- _Short exercise_: Quote exactly the lines spanning from the top of the data below to the line that contains "return piece", including both.

########################################

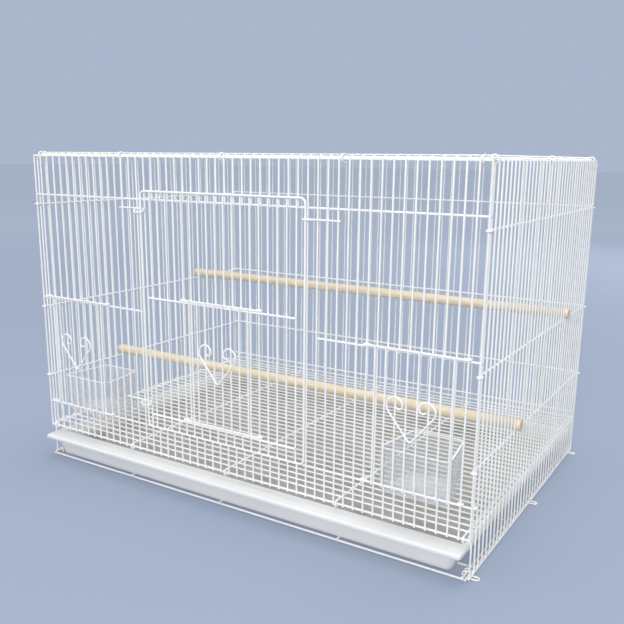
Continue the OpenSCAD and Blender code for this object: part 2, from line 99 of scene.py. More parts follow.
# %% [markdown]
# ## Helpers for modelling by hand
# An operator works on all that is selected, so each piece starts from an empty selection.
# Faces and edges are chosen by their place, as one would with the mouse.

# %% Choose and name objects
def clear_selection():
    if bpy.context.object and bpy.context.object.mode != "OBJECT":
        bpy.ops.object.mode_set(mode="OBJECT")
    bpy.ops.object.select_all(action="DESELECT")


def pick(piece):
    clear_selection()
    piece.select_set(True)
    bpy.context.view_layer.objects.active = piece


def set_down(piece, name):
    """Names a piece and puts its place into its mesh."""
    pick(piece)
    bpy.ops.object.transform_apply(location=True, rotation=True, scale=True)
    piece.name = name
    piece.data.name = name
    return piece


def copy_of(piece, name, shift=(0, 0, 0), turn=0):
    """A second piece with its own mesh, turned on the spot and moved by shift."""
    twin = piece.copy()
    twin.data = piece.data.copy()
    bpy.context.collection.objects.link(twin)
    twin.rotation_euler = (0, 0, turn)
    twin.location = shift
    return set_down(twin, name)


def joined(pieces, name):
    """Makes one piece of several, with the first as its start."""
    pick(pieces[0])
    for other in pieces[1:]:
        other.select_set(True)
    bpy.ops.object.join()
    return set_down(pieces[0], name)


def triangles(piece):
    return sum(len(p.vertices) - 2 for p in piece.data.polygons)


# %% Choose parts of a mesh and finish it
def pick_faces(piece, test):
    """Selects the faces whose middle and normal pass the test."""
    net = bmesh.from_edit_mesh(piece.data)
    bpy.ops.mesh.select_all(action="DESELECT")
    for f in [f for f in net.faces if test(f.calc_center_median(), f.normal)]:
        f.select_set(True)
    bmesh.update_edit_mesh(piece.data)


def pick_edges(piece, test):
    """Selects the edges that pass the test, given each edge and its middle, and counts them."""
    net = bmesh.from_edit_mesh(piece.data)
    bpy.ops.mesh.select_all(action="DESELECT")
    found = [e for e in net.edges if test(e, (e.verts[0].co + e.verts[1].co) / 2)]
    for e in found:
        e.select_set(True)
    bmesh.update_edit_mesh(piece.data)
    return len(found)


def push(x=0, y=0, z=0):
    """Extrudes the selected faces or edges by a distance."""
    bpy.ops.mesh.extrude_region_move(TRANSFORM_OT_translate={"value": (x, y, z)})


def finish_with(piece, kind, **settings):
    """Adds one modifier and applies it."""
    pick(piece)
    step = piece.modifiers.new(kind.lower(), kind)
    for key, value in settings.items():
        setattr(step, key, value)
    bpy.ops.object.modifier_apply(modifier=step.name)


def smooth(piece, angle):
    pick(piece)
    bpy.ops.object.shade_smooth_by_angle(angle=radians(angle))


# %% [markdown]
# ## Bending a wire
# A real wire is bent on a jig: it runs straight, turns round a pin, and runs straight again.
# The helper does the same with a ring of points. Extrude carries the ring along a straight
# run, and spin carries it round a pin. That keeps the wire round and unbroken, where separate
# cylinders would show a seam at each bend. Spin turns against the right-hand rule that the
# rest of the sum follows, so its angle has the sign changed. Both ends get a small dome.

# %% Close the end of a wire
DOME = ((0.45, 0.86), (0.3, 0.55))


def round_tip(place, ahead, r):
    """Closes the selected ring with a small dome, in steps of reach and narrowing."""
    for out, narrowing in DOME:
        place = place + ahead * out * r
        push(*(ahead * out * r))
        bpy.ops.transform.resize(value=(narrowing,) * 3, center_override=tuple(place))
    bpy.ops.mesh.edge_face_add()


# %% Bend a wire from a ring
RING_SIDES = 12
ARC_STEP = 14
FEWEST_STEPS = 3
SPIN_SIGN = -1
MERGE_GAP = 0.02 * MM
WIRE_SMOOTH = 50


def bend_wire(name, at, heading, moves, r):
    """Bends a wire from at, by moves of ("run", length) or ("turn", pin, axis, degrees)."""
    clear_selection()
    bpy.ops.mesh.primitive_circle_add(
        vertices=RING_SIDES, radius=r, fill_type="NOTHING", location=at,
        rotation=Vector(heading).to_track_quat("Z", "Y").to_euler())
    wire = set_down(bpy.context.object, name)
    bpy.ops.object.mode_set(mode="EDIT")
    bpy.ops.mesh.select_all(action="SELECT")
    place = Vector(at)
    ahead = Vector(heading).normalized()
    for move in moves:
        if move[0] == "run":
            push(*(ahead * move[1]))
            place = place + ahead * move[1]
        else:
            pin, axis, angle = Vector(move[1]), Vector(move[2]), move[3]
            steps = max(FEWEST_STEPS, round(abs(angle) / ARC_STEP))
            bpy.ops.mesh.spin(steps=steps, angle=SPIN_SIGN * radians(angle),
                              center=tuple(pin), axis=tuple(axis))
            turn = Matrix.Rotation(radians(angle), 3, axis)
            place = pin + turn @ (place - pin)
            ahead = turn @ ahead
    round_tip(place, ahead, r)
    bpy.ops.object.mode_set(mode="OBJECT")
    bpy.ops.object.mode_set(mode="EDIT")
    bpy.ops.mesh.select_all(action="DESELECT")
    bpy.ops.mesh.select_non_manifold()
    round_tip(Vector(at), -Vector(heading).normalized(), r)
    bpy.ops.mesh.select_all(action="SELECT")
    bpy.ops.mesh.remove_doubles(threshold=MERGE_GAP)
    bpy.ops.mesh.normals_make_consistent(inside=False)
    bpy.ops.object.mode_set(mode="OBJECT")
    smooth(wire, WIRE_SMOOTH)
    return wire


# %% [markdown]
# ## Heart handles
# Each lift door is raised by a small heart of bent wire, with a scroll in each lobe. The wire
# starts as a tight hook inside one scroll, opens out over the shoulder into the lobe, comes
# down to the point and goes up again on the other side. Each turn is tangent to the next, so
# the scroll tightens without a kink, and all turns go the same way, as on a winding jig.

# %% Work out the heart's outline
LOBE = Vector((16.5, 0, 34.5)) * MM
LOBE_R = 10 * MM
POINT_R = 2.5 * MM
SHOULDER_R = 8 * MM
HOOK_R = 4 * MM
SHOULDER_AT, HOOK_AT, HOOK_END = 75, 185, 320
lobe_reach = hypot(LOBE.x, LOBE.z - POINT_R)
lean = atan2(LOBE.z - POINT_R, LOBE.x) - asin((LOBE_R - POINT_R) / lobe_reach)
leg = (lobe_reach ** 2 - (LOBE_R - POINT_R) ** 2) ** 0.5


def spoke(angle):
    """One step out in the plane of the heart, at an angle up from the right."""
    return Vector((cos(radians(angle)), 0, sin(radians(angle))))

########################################

- _Written reply_:
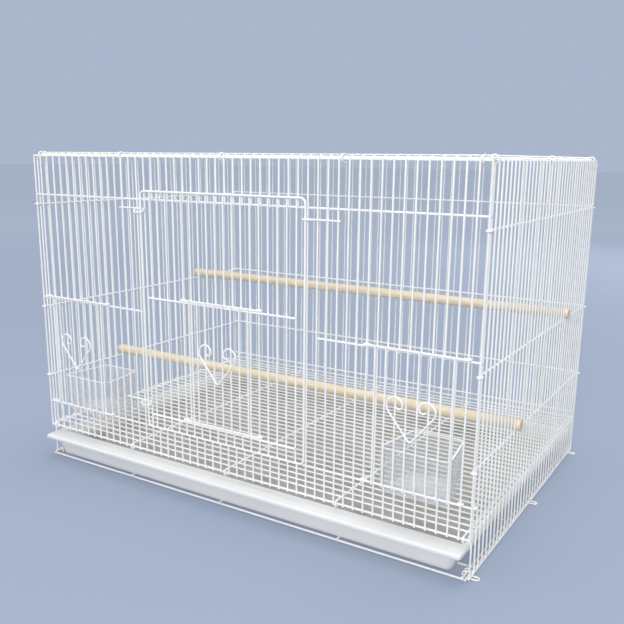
Continue the OpenSCAD and Blender code for this object: part 2, from line 99 of scene.py. More parts follow.
# %% [markdown]
# ## Helpers for modelling by hand
# An operator works on all that is selected, so each piece starts from an empty selection.
# Faces and edges are chosen by their place, as one would with the mouse.

# %% Choose and name objects
def clear_selection():
    if bpy.context.object and bpy.context.object.mode != "OBJECT":
        bpy.ops.object.mode_set(mode="OBJECT")
    bpy.ops.object.select_all(action="DESELECT")


def pick(piece):
    clear_selection()
    piece.select_set(True)
    bpy.context.view_layer.objects.active = piece


def set_down(piece, name):
    """Names a piece and puts its place into its mesh."""
    pick(piece)
    bpy.ops.object.transform_apply(location=True, rotation=True, scale=True)
    piece.name = name
    piece.data.name = name
    return piece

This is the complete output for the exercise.